Unlike in the past, the G7 — the United States, Japan, Germany, France, Britain, Italy and Canada — have not invited the largest emerging economies to join them, apparently because they will all be present at the G20 in England next month.
Russia, on the other hand, will be attending, along with the heads of the European Central Bank, the International Monetary Fund, the Organisation for Economic Co-operation and Development and other international bodies. [ID:nL5229613]
Yet as the world grapples with the worst economic slump since the great depression there is a growing consensus that the G7, which excludes massive economies like China and India, is no longer the right forum to decide on global solutions.
Sources say the G7 is unlikely to spend much time on foreign exchange rates, probably limiting its official statement to a reiteration that currency volatility is undesirable and that the absent Chinese should do more to allow the yuan to appreciate.
Yen strength and sterling weakness may be discussed, but both have abated in recent weeks and neither seem likely to feature in the final communique. Sterling has rebounded 9 percent against the euro this year. [ID:nL9699494] [ID:nT252580]
Financial Stability Forum chief Mario Draghi will address the G7 on Saturday and probably report on the state of intense negotiations over which new nations can join the body whose role in re-writing financial rules is being progressively upgraded.
Emerging economies are jostling for a seat on the FSF, which is attended by representatives of finance ministries, central banks and regulators, and seems likely to be transformed into a fully fledged institution with its own seat and secretariat.
China, India and Brazil are all pressing for representation but so for example is Spain, a major economy that is in neither the G7 or the G20, and South Korea, which takes over the G20 presidency from Britain next year: [ID:nLG147640].

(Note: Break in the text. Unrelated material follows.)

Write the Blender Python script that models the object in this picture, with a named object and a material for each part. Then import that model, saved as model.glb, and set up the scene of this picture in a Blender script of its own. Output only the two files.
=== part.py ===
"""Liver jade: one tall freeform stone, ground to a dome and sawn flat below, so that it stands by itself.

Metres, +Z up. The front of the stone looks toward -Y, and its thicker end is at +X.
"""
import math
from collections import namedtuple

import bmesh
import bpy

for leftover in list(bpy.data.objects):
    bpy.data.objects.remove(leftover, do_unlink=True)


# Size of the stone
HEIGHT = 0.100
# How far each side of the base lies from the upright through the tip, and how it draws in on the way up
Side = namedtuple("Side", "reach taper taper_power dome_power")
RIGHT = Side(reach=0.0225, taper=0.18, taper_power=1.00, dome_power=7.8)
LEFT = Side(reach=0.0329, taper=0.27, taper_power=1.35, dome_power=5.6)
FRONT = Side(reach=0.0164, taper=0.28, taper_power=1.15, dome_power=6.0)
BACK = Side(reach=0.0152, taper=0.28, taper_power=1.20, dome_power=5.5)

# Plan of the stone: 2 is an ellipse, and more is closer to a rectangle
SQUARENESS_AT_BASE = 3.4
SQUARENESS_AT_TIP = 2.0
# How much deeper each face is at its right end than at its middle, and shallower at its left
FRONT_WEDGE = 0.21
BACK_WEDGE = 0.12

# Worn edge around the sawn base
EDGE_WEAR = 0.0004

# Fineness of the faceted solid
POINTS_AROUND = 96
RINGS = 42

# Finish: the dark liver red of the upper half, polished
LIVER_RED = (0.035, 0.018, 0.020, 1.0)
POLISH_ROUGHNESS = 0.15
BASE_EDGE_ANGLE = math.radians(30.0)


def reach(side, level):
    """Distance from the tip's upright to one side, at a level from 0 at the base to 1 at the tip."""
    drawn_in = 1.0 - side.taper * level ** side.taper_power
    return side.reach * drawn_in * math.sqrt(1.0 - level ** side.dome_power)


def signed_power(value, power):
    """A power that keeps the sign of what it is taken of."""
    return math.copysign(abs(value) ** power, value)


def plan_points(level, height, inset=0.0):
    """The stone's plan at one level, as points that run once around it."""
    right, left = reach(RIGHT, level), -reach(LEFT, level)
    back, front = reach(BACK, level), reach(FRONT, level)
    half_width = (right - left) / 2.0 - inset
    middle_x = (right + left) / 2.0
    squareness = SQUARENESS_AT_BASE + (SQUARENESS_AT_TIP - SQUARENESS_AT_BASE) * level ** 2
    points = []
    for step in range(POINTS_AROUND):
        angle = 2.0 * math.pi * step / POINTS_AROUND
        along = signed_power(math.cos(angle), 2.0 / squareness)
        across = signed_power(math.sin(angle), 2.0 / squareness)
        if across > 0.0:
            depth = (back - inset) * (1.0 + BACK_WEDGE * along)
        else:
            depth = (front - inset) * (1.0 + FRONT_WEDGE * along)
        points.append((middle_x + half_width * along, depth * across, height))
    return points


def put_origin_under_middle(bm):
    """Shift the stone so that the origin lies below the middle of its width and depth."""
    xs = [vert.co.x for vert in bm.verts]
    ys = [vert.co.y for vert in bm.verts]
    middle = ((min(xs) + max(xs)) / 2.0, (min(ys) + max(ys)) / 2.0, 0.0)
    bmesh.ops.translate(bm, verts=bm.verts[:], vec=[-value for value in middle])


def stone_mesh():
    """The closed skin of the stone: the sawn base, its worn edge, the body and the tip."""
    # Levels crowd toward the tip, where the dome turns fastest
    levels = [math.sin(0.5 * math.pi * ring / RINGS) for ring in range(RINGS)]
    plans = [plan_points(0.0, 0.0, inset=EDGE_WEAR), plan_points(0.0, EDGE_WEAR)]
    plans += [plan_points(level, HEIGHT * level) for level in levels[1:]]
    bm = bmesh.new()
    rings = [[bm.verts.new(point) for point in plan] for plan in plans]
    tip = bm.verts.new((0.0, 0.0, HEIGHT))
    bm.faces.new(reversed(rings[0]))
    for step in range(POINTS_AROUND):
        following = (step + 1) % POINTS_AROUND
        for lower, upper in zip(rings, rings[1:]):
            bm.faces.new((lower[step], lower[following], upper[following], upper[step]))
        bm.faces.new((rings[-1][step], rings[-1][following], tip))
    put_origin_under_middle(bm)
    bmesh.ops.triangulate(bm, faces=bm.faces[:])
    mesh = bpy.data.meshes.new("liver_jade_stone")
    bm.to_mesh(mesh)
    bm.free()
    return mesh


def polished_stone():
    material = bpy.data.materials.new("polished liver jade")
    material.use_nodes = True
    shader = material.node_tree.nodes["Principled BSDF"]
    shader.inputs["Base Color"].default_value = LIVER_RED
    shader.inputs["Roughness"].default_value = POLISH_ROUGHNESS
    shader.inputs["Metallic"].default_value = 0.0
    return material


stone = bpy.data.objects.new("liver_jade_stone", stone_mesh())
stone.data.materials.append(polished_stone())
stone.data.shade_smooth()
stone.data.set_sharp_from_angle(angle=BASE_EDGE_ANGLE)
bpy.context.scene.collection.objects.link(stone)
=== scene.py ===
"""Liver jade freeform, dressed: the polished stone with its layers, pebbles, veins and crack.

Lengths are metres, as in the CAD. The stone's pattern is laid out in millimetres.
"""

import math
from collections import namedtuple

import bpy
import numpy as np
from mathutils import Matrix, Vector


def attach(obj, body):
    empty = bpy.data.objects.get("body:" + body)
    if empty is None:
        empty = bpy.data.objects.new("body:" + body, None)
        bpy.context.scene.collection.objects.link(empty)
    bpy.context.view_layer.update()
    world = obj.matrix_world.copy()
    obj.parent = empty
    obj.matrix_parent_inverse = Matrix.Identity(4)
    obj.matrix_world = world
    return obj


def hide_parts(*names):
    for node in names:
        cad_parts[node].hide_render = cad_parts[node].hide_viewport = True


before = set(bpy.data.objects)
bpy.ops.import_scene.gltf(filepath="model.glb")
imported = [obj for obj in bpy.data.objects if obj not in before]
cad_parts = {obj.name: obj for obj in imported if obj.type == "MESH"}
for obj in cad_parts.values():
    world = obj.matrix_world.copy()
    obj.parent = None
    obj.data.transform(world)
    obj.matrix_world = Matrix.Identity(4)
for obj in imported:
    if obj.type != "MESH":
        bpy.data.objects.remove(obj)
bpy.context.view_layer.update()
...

South Korea’s chief G20 envoy Il Sakong told Reuters the issue must be resolved before the G20 summit in London in April, and one financial source said Draghi may even be able to announce the new members to the G7 this weekend.
Italy has abandoned earlier promises its G7 presidency will re-write the global financial architecture and is instead pushing for adoption of a more modest “legal standard,” something Italian Treasury documents describe as “the minimum rules on transparency and propriety of international business which the whole international community is expected to accept.”
This will be discussed over dinner on Friday evening, but seems to add little to norms already adopted by the 30 OECD countries and the project may also be seen as duplicating the task of the FSF.